Distribute, Brief, and Update Live

A run sheet that lives on your laptop helps nobody. Distribution and live management are what separate a useful document from a pretty spreadsheet.

Send the run sheet 72 hours before the event. This gives vendors and team members time to flag conflicts, ask questions, and adjust their own schedules. Send it as a PDF (not an editable doc) with a clear version number in the filename: "RunSheet_v3_Johnson-Wedding_2026-06-28.pdf."

Hold a 15-minute team briefing the morning of. Walk through the run sheet with your on-site team. Do not read every line. Focus on the three blocks most likely to go off-script and confirm who owns each one. This is also when you distribute printed copies. For a full briefing framework, see our event staff briefing guide.

Manage live updates through a single channel. When the timeline shifts during the event (and it will), announce changes through one communication method. If your team uses radios, call out the change on the main channel. If you use a group chat, post the update there. Never split updates across channels. The person who missed the radio call and did not check the chat is the person who will run the old timeline.

Log actual times next to planned times. After the event, compare planned versus actual for every block. This data is gold for future run sheets. If cocktail-to-dinner transitions consistently take 25 minutes instead of your planned 15, update your default buffer for the next event.

Tracking vendors, timelines, and contacts across multiple events is where dedicated tools save hours. Abastio centralizes your contractor database, event timelines, and budget tracking in one dashboard, so the information feeding your run sheet is always current instead of scattered across spreadsheets and email threads. You can explore the full feature set on the pricing page.

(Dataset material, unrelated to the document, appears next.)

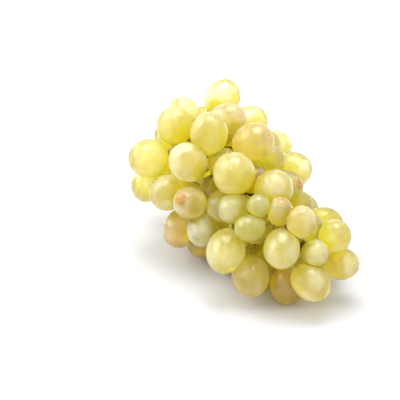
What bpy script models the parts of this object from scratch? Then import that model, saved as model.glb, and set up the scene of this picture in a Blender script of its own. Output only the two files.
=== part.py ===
"""Bunch of white table grapes, lying on its side. Metres, +Z up, +X from stalk to tip.

Every spray (the grapes of one side branch) is one fused solid, and the stalk with all of
its branches is another. Grapes are seated round the bunch's own axis, then a short settling
pass gives each one room, keeps sprays apart and rests the bunch on its lowest grapes.
"""
import math

import bmesh
import bpy
import numpy as np
from mathutils import Vector

MM = 0.001

# ---- driving dimensions, mm ----
AXIS_REAR = np.array((-62.0, 0.0, 50.0))    # stalk end of the bunch's axis
AXIS_FRONT = np.array((62.0, 0.0, 27.0))    # tip end
STRETCH = 1.21             # grape length over width
SPRAY_GAP = 0.45           # air between grapes of different sprays
WELD = 1.7                 # how far linked grapes of one spray sink into each other
STEM_CLEAR = 0.6           # air between a stem and any grape it passes
FLAT_DIP = 0.9             # how far the lowest grapes are pressed flat
PEDICEL_RADIUS = 0.85
PEDICEL_KNEE = 5.5         # where a grape stem starts to turn, behind its grape
PEDICEL_TURN = 3.9         # where it has turned square to the grape
PEDICEL_BEND = 2.2         # how far the turn reaches back toward the branch
PEDICEL_GAP = 0.35         # air between a grape stem's end and its grape
CAP_RADIUS = 1.9           # flared end of a grape stem
LATERAL_RADIUS = 1.25
LATERAL_ROOT = 1.55        # radius of a branch where it leaves the stalk
LATERAL_SETBACK = 9.0      # a branch leaves the stalk this far behind its own end
LATERAL_OVERRUN = 0.8      # how far a branch runs on past its fork
KNUCKLE_RADIUS = 2.1       # swelling where the grape stems leave a branch
KNUCKLE_LENGTH = 2.4       # half of it, along the branch
FIRST_FOOT = -6.0          # no branch leaves the stalk further back than this
ORIGIN_SHIFT = (6.3, 1.5)    # puts the middle of the footprint on the origin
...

Frequently Asked Questions

What is the difference between a run sheet and a run of show?

They cover the same concept. "Run sheet" is more common in the UK, Australia, and corporate event circles. "Run of show" is the preferred term in the US entertainment and production industry. Both refer to a chronological timeline of every activity during an event day, including setup and teardown. Use whichever term your team and vendors recognize.

How far in advance should I create the event run sheet?

Start the first draft two weeks before the event, once vendor contracts are signed and the program is confirmed. Refine it during the final week as you confirm load-in times, headcounts, and vendor contacts. Lock the final version 72 hours before the event and distribute it as a PDF. Last-minute changes after distribution should go through a single update channel, not a new version of the document.

How detailed should each entry on the run sheet be?

Each entry should take five seconds or fewer to read. Use short descriptions (five words maximum for the activity column), exact times in 24-hour format, specific locations within the venue, and one named lead per task. Save longer explanations for the notes column, and only when they affect execution. If your team needs to read a paragraph to understand a task, the entry is too long.

Should vendors receive the full run sheet or only their sections?

Send vendors the full run sheet. They need context beyond their own tasks to coordinate with other teams on-site. A caterer who knows the ceremony ends at 18:30 can time their plating accordingly, even if their first listed task is at 19:00. Redact pricing or client-sensitive notes if needed, but do not strip the timeline down to isolated blocks.

How do I handle run sheet changes during the live event?

Designate one person as the timeline controller. All changes go through them, and they announce updates through a single channel (radio, group chat, or in-person runners). Never split updates across multiple channels. When a block runs late, the controller references the "if delayed" notes on the run sheet and makes the call. After the event, log the actual times next to planned times to improve future run sheets.